[Recorded information start]
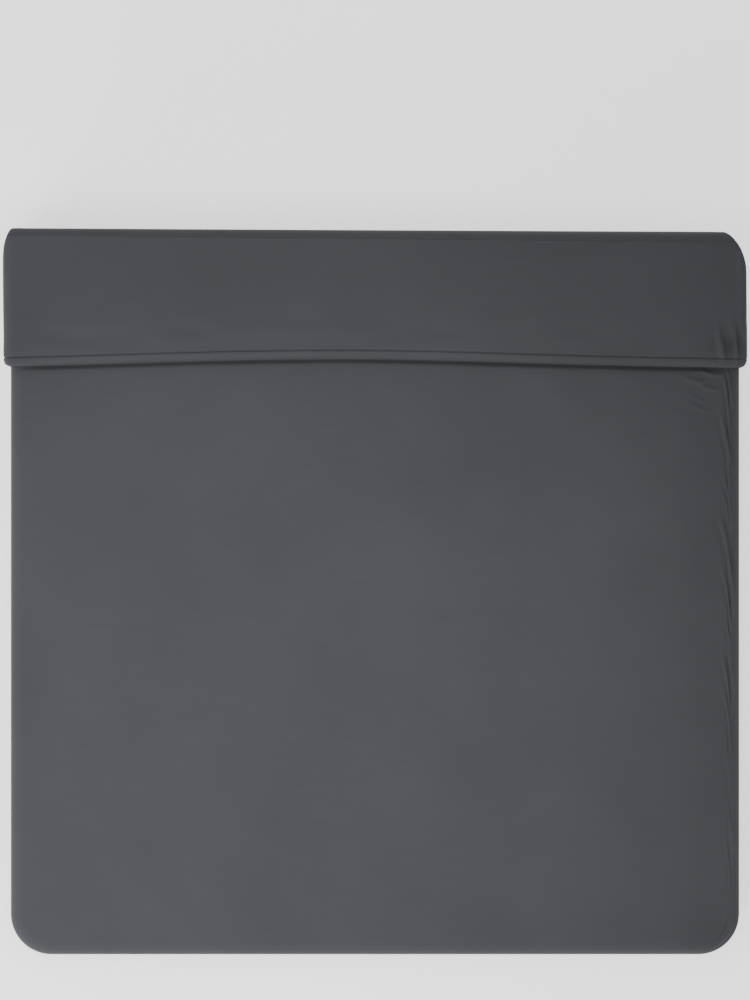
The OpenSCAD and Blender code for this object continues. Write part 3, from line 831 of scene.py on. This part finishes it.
def place_object(name, data, place):
    """Puts a lamp, camera or mesh into the scene."""
    obj = bpy.data.objects.new(name, data)
    obj.location = place
    bpy.context.scene.collection.objects.link(obj)
    return obj


floor_paint, _, _, floor_shader = new_material("floor_white")
floor_shader.inputs["Base Color"].default_value = (0.94, 0.94, 0.94, 1)
floor_shader.inputs["Roughness"].default_value = 0.9
floor_shader.inputs["Emission Color"].default_value = WHITE
floor_shader.inputs["Emission Strength"].default_value = 1.2
floor_mesh = bpy.data.meshes.new("floor")
floor_z = FACE_LOW[2] - FLOOR_GAP
corners = [(x * FLOOR_HALF, y * FLOOR_HALF, floor_z) for x, y in ((-1, -1), (1, -1), (1, 1), (-1, 1))]
floor_mesh.from_pydata(corners, [], [(0, 1, 2, 3)])
floor_mesh.materials.append(floor_paint)
place_object("floor", floor_mesh, (0, 0, 0))

key_place = Vector((-3.4, -3.4, 2.6))
key_light = bpy.data.lights.new("key_foot_left", "AREA")
key_light.shape = "SQUARE"
key_light.size = 2.4
key_light.energy = 130
key_lamp = place_object("key_foot_left", key_light, key_place)
key_lamp.rotation_mode = "QUATERNION"
key_lamp.rotation_quaternion = (Vector((0, -0.2, 0)) - key_place).to_track_quat("-Z", "Y")

pool_light = bpy.data.lights.new("soft_pool", "SPOT")
pool_light.energy = 700
pool_light.spot_size = math.radians(43)
pool_light.spot_blend = 1.0
pool_light.shadow_soft_size = 0.8
place_object("soft_pool", pool_light, (-0.40, -0.52, 5.0))

world = bpy.data.worlds.new("studio")
world.use_nodes = True
world.node_tree.nodes["Background"].inputs["Color"].default_value = WHITE
world.node_tree.nodes["Background"].inputs["Strength"].default_value = 0.6
bpy.context.scene.world = world

camera_data = bpy.data.cameras.new("camera")
camera_data.sensor_width = SENSOR
camera_data.sensor_fit = "AUTO"
camera_data.lens = SENSOR * CAMERA_DISTANCE / VIEW_HEIGHT
camera_data.clip_end = 100
camera = place_object("camera", camera_data, (0, VIEW_MIDDLE_Y, CAMERA_DISTANCE + THICK))
bpy.context.scene.camera = camera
[Recorded information end]
◆ What you have to do
Return each line where "scene" shows up.

◆ Final answer
The OpenSCAD and Blender code for this object continues. Write part 3, from line 831 of scene.py on. This part finishes it.
    """Puts a lamp, camera or mesh into the scene."""
    bpy.context.scene.collection.objects.link(obj)
bpy.context.scene.world = world
bpy.context.scene.camera = camera